Les bijoux, synonymes de talisman

Éléments de décoration corporelle, les bijoux représentent des objets d’art très prisés en Afrique. Mis au cou, aux reins, portés comme des bracelets, les bijoux servent généralement à conjurer le mauvais sort. Les anecdotes et les mythes à leur propos sont légions. Certaines ethnies pensent que des bracelets en argent blanc, ou en or, mis au poignet protègent contre les génies. D’autres soutiennent que ces objets sont bénéfiques en tant qu’objets sacrificiels expiatoires pouvant permettre à celui qui les porte d’être à l’abri d’attaques mystiques. Vrai ou faux, on ne saurait le dire puisqu’aucune recherche scientifique n’a pu le démontrer. Le port de bijoux n’a pas la même signification dans toutes les cultures. Pour certaines, les perles et les parures sont synonymes de rang royal. Pour d’autres, elles font partie de la tenue vestimentaire de tous les jours. En Afrique, les perles sont utilisées comme parures depuis la nuit des temps. Les premières perles étaient fabriquées à partir de matériaux naturels, tels que la pierre ou le métal. C’est peut-être la raison pour laquelle, lorsque deux personnes s’unissent pour la vie, ils se passent l’alliance au doigt.

Le tissage

L’oiseau tisse son nid ; le tisserand tisse sa toile. La plupart des femmes africaines des temps coloniaux ont tissé des fils. Cette pratique était presque sacrée dans certaines familles et se transmettait de mère en fille. Ces femmes tisseuses ont un savoir-faire et des techniques différentes selon les régions du continent. Au Burkina Faso, le métier de tisseuse a créé de nombreux emplois. Les femmes de l'Association des tisseuses du Kadiogo en vivent bien et travaillent la plupart du temps à domicile. Le pagne tissé traditionnel est généralement fait à la main. Le tissage peut se faire avec du fil en coton ou avec des fils brillants. Les différents objets tissés ont des significations particulières. Par exemple, en Afrique et dans les pays côtiers, lorsqu’une femme accouche, on lui trouve comme premier pagne à enfiler après l’accouchement, un pagne tissé d’un trait et à la main avec du fil de coton. Ainsi donc, en Afrique particulièrement, le tissage a un sens profond qui va au-delà du conventionnel. Les différentes techniques de tissage permettent d'obtenir toutes sortes de pagnes. Au Burkina Faso, le batik est une technique de teinture de tissu. Plus il y a de couleurs, plus les différentes étapes de trempage, lavage, séchage sont longues.
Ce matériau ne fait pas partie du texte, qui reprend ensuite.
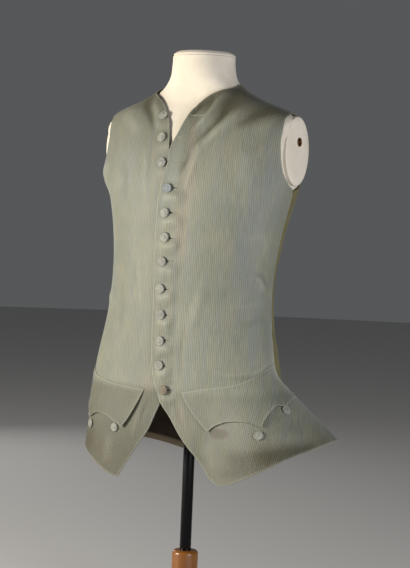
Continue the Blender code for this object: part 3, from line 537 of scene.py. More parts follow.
def lay_shell(name, node, make, pattern, surface, grain, marks, finishes, ends=(0.0, 1.0)):
    """A thin shell of cloth: a grid extruded to two faces, each point laid where surface() puts it.

    pattern(across, up) gives bearings and heights, and surface() the points of the outer face there with
    the directions out of it. grain() gives where a point lies in the flat cloth, in metres, and marks()
    how far the cloth is soiled, faded or stained there, and on the fronts how far it is darkened by
    painted shade in the troughs of the creases and lightened by a painted highlight on their ridges.
    """
    fine = np.linspace(0, 1, 400)

    def face_at(across, up):
        return surface(*pattern(across, up), across, up)

    row_points = face_at(fine[None, :], np.array([[make.row]]))[0][0]
    column_points = face_at(np.array([[make.column]]), fine[:, None])[0][:, 0]
    across = shares_along(row_points, make.spacing, ends)[None, :]
    up = shares_along(column_points, make.spacing)[:, None]
    columns, rows = across.size - 1, up.size - 1
    bearing, height = pattern(across, up)
    outer, out = surface(bearing, height, across, up)
    edge = edge_distance(outer)
    roll = np.clip(1 - edge / EDGE_ROUND, 0, 1)
    turned_in = 0.45 * make.thickness * (1 - np.sqrt(1 - roll**2))[..., None]
    folded = make.facing * (1 - smooth_step((edge - FACING_WIDTH) / FACING_FADE))[..., None]
    places = (outer - out * (make.thickness + folded - turned_in), outer - out * turned_in)

    cloth = bmesh.new()
    bmesh.ops.create_grid(cloth, x_segments=columns, y_segments=rows, size=0.5)
    top = bmesh.ops.extrude_face_region(cloth, geom=cloth.faces[:])["geom"]
    top = [part for part in top if isinstance(part, bmesh.types.BMVert)]
    bmesh.ops.translate(cloth, verts=top, vec=(0, 0, 1))
    keys = []
    for point in cloth.verts:
        row, column = round((point.co.y + 0.5) * rows), round((point.co.x + 0.5) * columns)
        layer = round(point.co.z)
        keys.append((row, column, layer))
        point.co = places[layer][row, column]
    row, column, layer = np.array(keys).T
    piece = mesh_object(name, cloth, finishes)

    mesh = piece.data
    corners = np.empty(len(mesh.loops), np.int32)
    mesh.loops.foreach_get("vertex_index", corners)
    flat = np.stack(np.broadcast_arrays(*grain(bearing, height)), axis=-1)[row, column]
    mesh.uv_layers.new(name="cloth").data.foreach_set("uv", flat[corners].astype(np.float32).ravel())
    underside = (layer[corners].reshape(-1, 4) == 0).all(axis=1)
    mesh.polygons.foreach_set("material_index", underside.astype(np.int32))
    for mark, amount in marks(bearing, height, edge).items():
        values = np.broadcast_to(amount, edge.shape)[row, column].astype(np.float32)
        mesh.attributes.new(mark, "FLOAT", "POINT").data.foreach_set("value", values)
    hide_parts(node)
    return piece


def flat_width(leans, side):
    """How far round the body each bearing lies from the centre front, at each height of the pattern."""
    bearings = np.linspace(0, 180, 181)[None, :]
    heights = np.linspace(0.25, 1.01, 77)[:, None]
    points = cloth_point(side * bearings, heights, 0.0, leans)
    steps = np.linalg.norm(np.diff(points, axis=1), axis=2)
    widths = np.pad(np.cumsum(steps, axis=1), ((0, 0), (1, 0)))

    def width(bearing, height):
        bearing, height = np.broadcast_arrays(np.abs(bearing), height)
        column = np.clip(bearing, 0, 179.99)
        row = np.clip((height - 0.25) / 0.01, 0, 75.99)
        left, low = column.astype(int), row.astype(int)
        part, rise = column - left, row - low
        below = widths[low, left] * (1 - part) + widths[low, left + 1] * part
        above = widths[low + 1, left] * (1 - part) + widths[low + 1, left + 1] * part
        return below * (1 - rise) + above * rise

    return width


def closer_at_side(share):
    """Spaces a front's columns as its solid does, closer together towards the side."""
    crowding = 0.35
    return share * (1 + crowding * (1 - share))


def worn_front(leans, rise, folds, swells):
    """Functions for a front's creased face with the directions out of it, and for its creases alone."""

    def creases(bearing, height):
        return fold_relief(folds, bearing, height)

    def on_front(bearing, height):
        face, out = cloth_frame(bearing, height, leans)
        relief = rise(bearing) + creases(bearing, height) + swell_relief(swells, bearing, height)
        return face + out * relief[..., None], out

    return on_front, creases


def build_front(name, node, side, front_edge, hem, leans, on_front, marks):
    """One front, from the hem's two corners up to the shoulder seam."""
    neck, tip = LEFT_FRONT_EDGE[-1], SIDE_EDGE[-1]
    side_edge = SIDE_EDGE if side > 0 else RIGHT_SIDE_EDGE

    def left(share):
        return curve_through(front_edge, share * ROWS)

    def right(share):
        bearing, height = curve_through(side_edge, share * ROWS)
        return np.stack((side * bearing, height))

    def bottom(share):
        return curve_through(hem, share)

    def top(share):
        return np.stack((side * neck.bearing + share * 0, neck.height + (tip.height - neck.height) * share))

    def pattern(across, up):
        return four_sided(left, right, bottom, top, closer_at_side(across), up)

    def surface(bearing, height, *_):
        return on_front(bearing, height)

    width = flat_width(leans, side)

    def grain(bearing, height):
        return side * width(bearing, height) * np.sign(side * bearing + 1e-9), height

    return lay_shell(name, node, FRONT_MAKE, pattern, surface, grain, marks, [SILK, REVERSE])


def beside_seam(bearing, height, distance):
    """A bearing moved on by a distance along the surface."""
    point = body_point(bearing, height, 0.0)
    centre_y = curve_through(SECTIONS, height)[1]
    return bearing + np.degrees(distance / np.hypot(point[..., 0], point[..., 1] - centre_y))


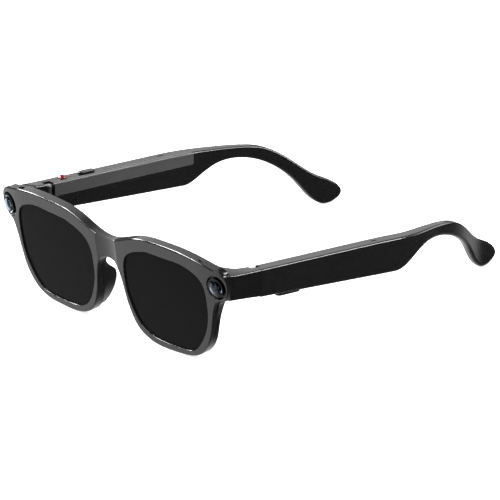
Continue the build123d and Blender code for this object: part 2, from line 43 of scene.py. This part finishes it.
MM = 0.001
stand_angle = radians(4.45)     # the glasses lean this much, to stand on rims and temple tips
stand_back = 72.501             # mm, from the worn position to the standing one
stand_up = 34.8
front_tilt = radians(8.9)       # the front's lean against the temples


def turn(v):
    """A direction given for level temples, in the standing frame."""
    x, y, z = v
    return Vector((x,
                   y * cos(stand_angle) + z * sin(stand_angle),
                   z * cos(stand_angle) - y * sin(stand_angle)))


def place(v):
    """A point in mm, given for level temples, in the standing frame in metres."""
    moved = turn(v) + Vector((0, -stand_back, stand_up))
    return moved * MM


# ---- camera ----
view_right = Vector((0.608, 0.794, 0.0))
view_up = Vector((-0.246, 0.1886, 0.951))
view_back = Vector((0.755, -0.578, 0.310))
camera_distance = 5001.0        # mm
focal_px = 12913.0
image_px = 500.0
look_right = 52.9               # mm, the picture's middle from the worn origin
look_down = 1.6

camera_data = bpy.data.cameras.new("camera")
camera_data.sensor_width = 36.0
camera_data.lens = focal_px / image_px * camera_data.sensor_width
camera_data.clip_start = 0.1
camera_data.clip_end = 50.0
camera = bpy.data.objects.new("camera", camera_data)
bpy.context.scene.collection.objects.link(camera)
bpy.context.scene.camera = camera
centre = place(look_right * view_right - look_down * view_up + camera_distance * view_back)
columns = [turn(v).normalized() for v in (view_right, view_up, view_back)]
pose = Matrix((columns[0], columns[1], columns[2])).transposed().to_4x4()
pose.translation = centre
camera.matrix_world = pose
bpy.context.scene.view_settings.view_transform = "Standard"


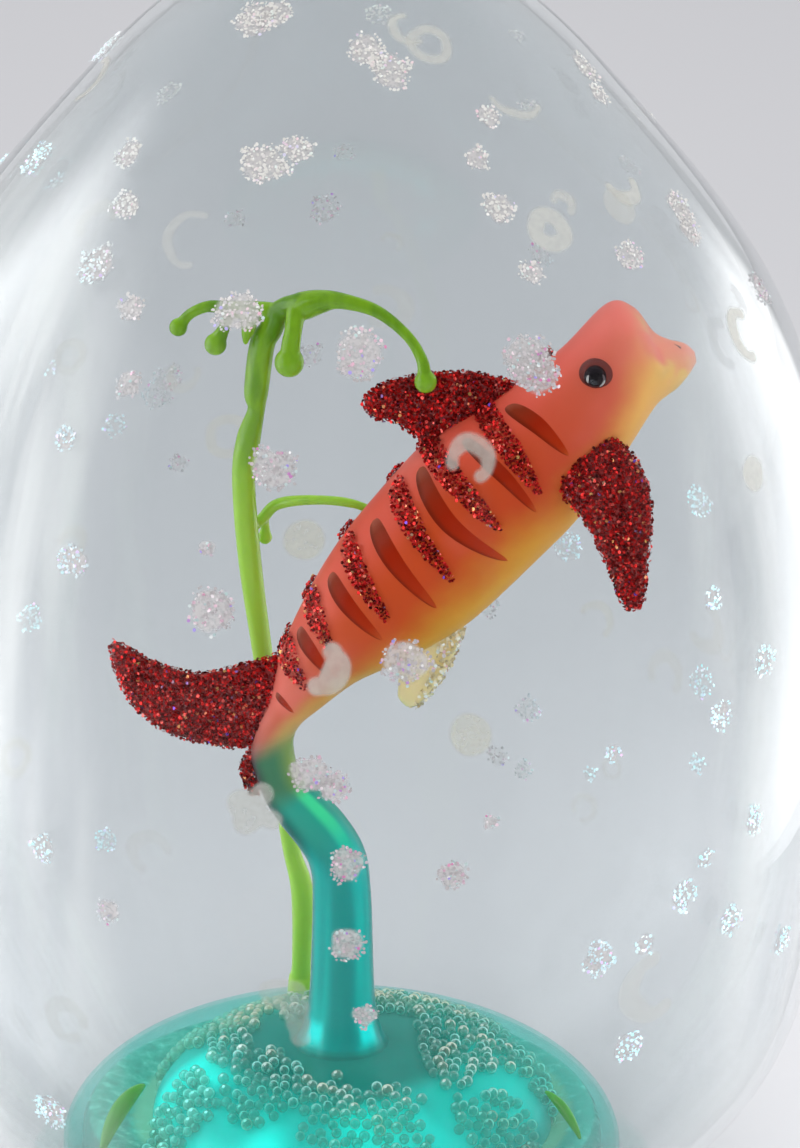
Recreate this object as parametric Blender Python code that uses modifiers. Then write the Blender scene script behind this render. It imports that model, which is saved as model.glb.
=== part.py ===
"""A mouth-blown glass ornament: a striped glass fish on a bent glass tube, with a glass plant,
standing on a dome inside a clear envelope with a metal cap.

Axes: +Z up, the fish's head towards +X, its right side towards -Y. The origin is at the middle
of the flat foot. Sizes below are in millimetres and become metres through MM.
"""
import math

import bmesh
import bpy
from mathutils import Vector

MM = 0.001
GAP = 0.3  # left between pieces that are fused on the real ornament

# Envelope: outer profile as (radius, height), from the foot up to the lip of the neck.
ENVELOPE_WALL = 1.2
ENVELOPE_PROFILE = [
    (29.6, 2.1),
    (38.6, 11.0),
    (46.8, 24.5),
    (50.2, 50.0),
    (48.9, 76.0),
    (41.5, 99.0),
    (24.5, 120.3),
    (10.6, 133.5),
    (8.0, 143.0),
]
ENVELOPE_STEPS = 2
ENVELOPE_TURNS = 32

# Foot ring and the pushed-in dome of the base.
FOOT_INNER = 25.4
FOOT_OUTER = 29.8
FOOT_HEIGHT = 1.8
FOOT_ROUNDING = 0.5
DOME_RADIUS = 28.9
DOME_RISE = 11.8
DOME_WIDEST = 6.2
DOME_SKIRT = [(27.6, FOOT_HEIGHT + GAP), (28.6, 4.0)]
DOME_WALL = 1.8
DOME_ARC_STEPS = 7
DOME_TOP = DOME_WIDEST + DOME_RISE

# Metal cap over the neck, and its wire loop.
CAP_WALL = 0.5
CAP_PROFILE = [
    (11.6, 134.4),
    (10.3, 136.2),
    (9.7, 138.0),
    (9.7, 144.4),
    (9.1, 145.2),
    (0.0, 145.6),
]
LOOP_WIRE = 0.6
LOOP_RADIUS = 3.5
LOOP_FOOT = 145.6 + GAP + 0.1
LOOP_STRAIGHT = 3.4

# Fish body: each row is the back's point (x, z), the belly's point (x, z) and half the
# thickness, from the narrow end at the tube to the tip of the snout.
BODY_ROWS = [
    (-9.6, 48.9, -5.2, 50.2, 2.30),
    (-8.9, 52.0, -4.5, 52.1, 2.15),
    (-7.7, 55.0, -2.4, 54.0, 2.50),
    (-6.5, 59.9, 1.2, 56.9, 3.50),
    (-4.5, 64.8, 5.3, 59.0, 4.60),
    (-1.7, 70.1, 9.8, 61.6, 5.40),
    (1.6, 74.8, 13.5, 64.4, 6.00),
    (7.6, 81.9, 19.8, 70.9, 6.30),
    (12.6, 85.6, 23.0, 74.5, 6.10),
    (17.2, 88.7, 25.5, 78.2, 5.80),
    (21.1, 91.9, 27.8, 81.8, 5.40),
    (25.3, 96.4, 30.3, 86.1, 4.80),
    (27.9, 96.1, 31.6, 87.4, 4.00),
    (29.9, 93.7, 32.4, 88.0, 3.00),
    (31.4, 92.9, 33.2, 88.9, 2.20),
    (33.1, 92.5, 33.8, 89.8, 1.50),
    (34.1, 91.7, 34.3, 90.7, 0.55),
]
BODY_SIDES = 16
BODY_STEPS = 2
# Row numbers between which each length of the body runs.
BODY_LENGTHS = [
    ("tail_stock", 0, 3),
    ("trunk_rear", 3, 6),
    ("trunk_front", 6, 9.5),
    ("head", 9.5, 16),
]
BODY_CUT = 0.25  # taken off each side of a cut, along the middle of the body
TUBE_END_ROWS = [
    (-8.0, 43.6, -3.9, 46.0, 2.45),
    (-9.1, 46.6, -4.8, 47.6, 2.35),
]

EYE_CENTRE = (24.4, 4.0, 90.6)
EYE_RADIUS = 1.65
EYE_SEGMENTS = 12
EYE_RINGS = 8

# Fins: each row is one edge's point, the other edge's point and half the thickness.
FIN_SIDES = 8
FIN_STEPS = 2
PECTORAL_RIGHT = [
    ((25.4, -3.4, 84.4), (22.9, -3.4, 83.2), 0.6),
    ((27.2, -5.4, 83.5), (21.3, -5.0, 80.4), 0.8),
    ((28.9, -7.2, 81.6), (21.4, -6.2, 78.6), 0.8),
    ((29.8, -8.6, 78.4), (23.1, -8.0, 77.1), 0.7),
    ((29.7, -9.4, 75.6), (24.6, -9.2, 74.9), 0.7),
    ((29.4, -10.0, 72.2), (26.0, -10.0, 72.0), 0.6),
    ((29.2, -10.2, 69.6), (27.0, -10.2, 69.5), 0.6),
    ((28.7, -10.2, 68.7), (27.7, -10.2, 68.5), 0.4),
]
PECTORAL_LEFT = [
    ((26.4, 3.2, 82.4), (22.2, 3.2, 80.4), 0.6),
    ((25.6, 5.6, 84.4), (20.6, 5.4, 81.2), 0.8),
    ((24.6, 8.0, 86.0), (19.6, 7.6, 82.6), 0.8),
    ((22.9, 10.2, 87.3), (18.9, 9.8, 84.4), 0.7),
    ((21.3, 11.8, 88.4), (18.8, 11.5, 86.6), 0.6),
    ((20.5, 12.4, 89.2), (19.6, 12.3, 88.6), 0.4),
]
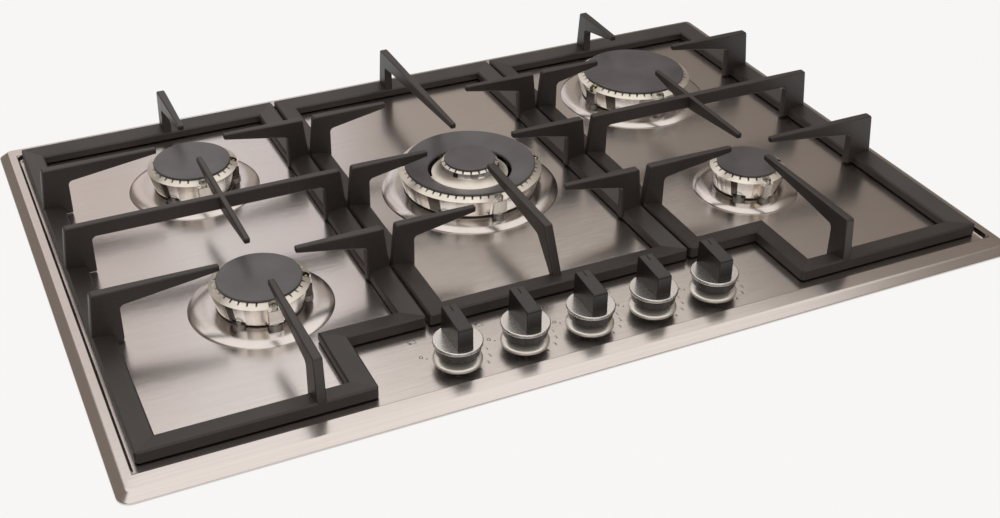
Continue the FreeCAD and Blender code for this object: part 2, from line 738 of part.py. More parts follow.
def pin_openings(burner, top_h):
    """Bores of the bosses and the open recesses above them."""
    spark, sensor = spark_place(burner), sensor_place(burner)
    foot = CROWN_FOOT_H - 1.0
    return [post(spark.x, spark.y, CERAMIC_R + HOLE_GAP, foot, BOSS_TOP_H + 1.0),
            post(sensor.x, sensor.y, SENSOR_NUT_R + HOLE_GAP, foot, BOSS_TOP_H + 1.0),
            post(spark.x, spark.y, RECESS_R, BOSS_TOP_H, top_h + 1.0),
            post(sensor.x, sensor.y, RECESS_R, BOSS_TOP_H, top_h + 1.0)]


def lip_r(burner):
    """Outer radius of a crown's centring lip."""
    return cup_neck_r(burner) - CUP_WALL - LOOSE


def burner_crown(burner):
    """Flame spreader of an ordinary burner."""
    r, lip = burner["r"], lip_r(burner)
    deck = CROWN_TOP_H - CROWN_DECK_DROP
    under = deck - CROWN_DECK_T
    floor = CROWN_FOOT_H + CROWN_DECK_T
    profile = [(r + CROWN_FOOT_OUT, CROWN_FOOT_H), (r + CROWN_BREAK_OUT, CROWN_BREAK_H), (r, CROWN_TOP_H),
               (r - CROWN_RIM_W, CROWN_TOP_H), (r - CROWN_RIM_W, deck), (VENTURI_R, deck),
               (VENTURI_R, VENTURI_FOOT_H), (VENTURI_R + VENTURI_WALL, VENTURI_FOOT_H),
               (VENTURI_R + VENTURI_WALL, under), (r + CROWN_BREAK_OUT - 2 * CROWN_WALL, under),
               (r + CROWN_FOOT_OUT - CROWN_WALL, floor), (lip - CROWN_LIP_T, floor),
               (lip - CROWN_LIP_T, CROWN_FOOT_H - CROWN_LIP_L), (lip, CROWN_FOOT_H - CROWN_LIP_L),
               (lip, CROWN_FOOT_H)]
    form = fused([turned(profile, burner["x"], burner["y"])] + pin_bosses(burner))
    ports = flame_ports(burner, r, CROWN_TOP_H, (SPARK_ANGLE, burner["sensor"]))
    return without(form, ports + pin_openings(burner, CROWN_TOP_H))


def wok_crown(burner):
    """Double crown: outer gas channel, inner crown and the arms that join them."""
    x, y, r, lip = burner["x"], burner["y"], burner["r"], lip_r(burner)
    ring_seat_h = RING_SEAT_H - RING_DROP
    under = CHANNEL_FLOOR_H - CROWN_DECK_T
    break_h = CROWN_BREAK_H - (CROWN_TOP_H - RING_SEAT_H)
    outer = [(r + CROWN_FOOT_OUT, CROWN_FOOT_H), (r + CROWN_BREAK_OUT, break_h), (r, RING_SEAT_H),
             (r - RING_SEAT_W, RING_SEAT_H), (r - RING_SEAT_W, CHANNEL_FLOOR_H),
             (RING_INNER_R + RING_WALL, CHANNEL_FLOOR_H), (RING_INNER_R + RING_WALL, ring_seat_h),
             (RING_INNER_R, ring_seat_h), (RING_INNER_R, under), (lip - CROWN_LIP_T, under),
             (lip - CROWN_LIP_T, CROWN_FOOT_H - CROWN_LIP_L), (lip, CROWN_FOOT_H - CROWN_LIP_L),
             (lip, CROWN_FOOT_H)]
    deck = INNER_SEAT_H - CROWN_DECK_DROP
    inner = [(INNER_SHOULDER_R, INNER_SHOULDER_H), (INNER_CAP_R, INNER_SEAT_H),
             (INNER_CAP_R - CROWN_RIM_W, INNER_SEAT_H), (INNER_CAP_R - CROWN_RIM_W, deck), (VENTURI_R, deck),
             (VENTURI_R, VENTURI_FOOT_H), (VENTURI_R + VENTURI_WALL, VENTURI_FOOT_H),
             (VENTURI_R + VENTURI_WALL, deck - CROWN_DECK_T),
             (INNER_SHOULDER_R - CROWN_WALL, deck - CROWN_DECK_T),
             (INNER_WAIST_R - CROWN_WALL, INNER_WAIST_H - CROWN_WALL),
             (INNER_SKIRT_R - CROWN_WALL, INNER_SKIRT_H - CROWN_WALL),
             (INNER_SKIRT_R - CROWN_WALL, INNER_FOOT_H), (INNER_SKIRT_R, INNER_FOOT_H),
             (INNER_SKIRT_R, INNER_SKIRT_H)]
    skirted = turned(inner, x, y, via=(INNER_WAIST_R, INNER_WAIST_H))
    solids = [turned(outer, x, y), skirted] + pin_bosses(burner)
    bores = []
    start, end = VENTURI_R + VENTURI_WALL / 2, RING_INNER_R + RING_WALL / 2
    middle_z = level(INNER_FOOT_H + ARM_H / 2)
    for i in range(ARM_COUNT):
        angle = ARM_FIRST_ANGLE + 360.0 * i / ARM_COUNT
        arm = Part.makeBox(end - start, ARM_W, ARM_H, Vector(start, -ARM_W / 2, level(INNER_FOOT_H)))
        solids.append(turned_to(arm, x, y, angle))
        bore = rod(Vector(0, 0, middle_z), Vector(end + RING_WALL, 0, middle_z), ARM_BORE_R)
        bores.append(turned_to(bore, x, y, angle))
    cutters = bores + pin_openings(burner, RING_SEAT_H)
    cutters += flame_ports(burner, r, RING_SEAT_H, (SPARK_ANGLE, burner["sensor"]))
    cutters += flame_ports(burner, INNER_CAP_R, INNER_SEAT_H, ())
    return without(fused(solids), cutters)


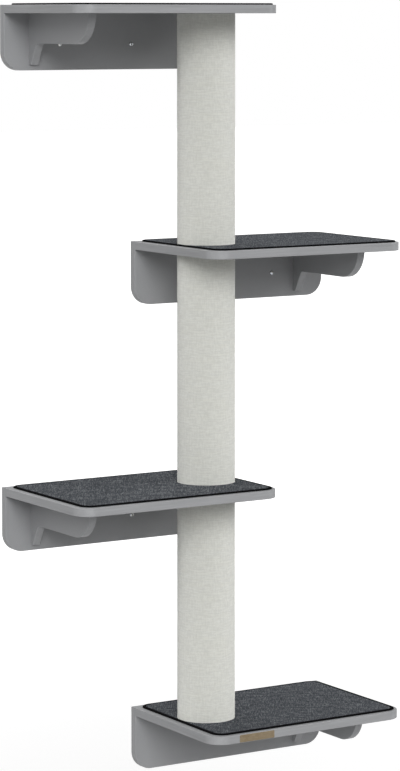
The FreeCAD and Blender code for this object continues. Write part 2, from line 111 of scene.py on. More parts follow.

Au Bénin, les tissus d’Abomey sont des bannières qui symbolisent les histoires royales de la région. Au Nord de la Côte d'Ivoire, dans la région de Korhogo, on trouve des tissus traditionnels. Les toiles de Korhogo présentent de sublimes motifs ornementaux. Elles sont peintes avec des bâtonnets de bois. Leur coloration est réalisée à partir de pigments naturels. En outre, les velours du Kasai sont les broderies les plus somptueuses du continent. Ils sont fabriqués en RD Congo par une ethnie Kuba, à partir d’un simple tissu de raphia servant de fond. L’effet de velours est réalisé à l’aide d’un fil de raphia très fin qui passe sous le tissu et ressort par-dessus. Les dessins tracés reproduisent les scarifications corporelles des Kuba.
A travers ces différentes manifestations, l’art montre la dimension historique du vécu des populations. Dans les sociétés africaines, l’art a un rôle social, économique, culturel et politique. Rien ne se fait, ne se dit, ni ne se conçoit au hasard quand il s’agit des objets d’art.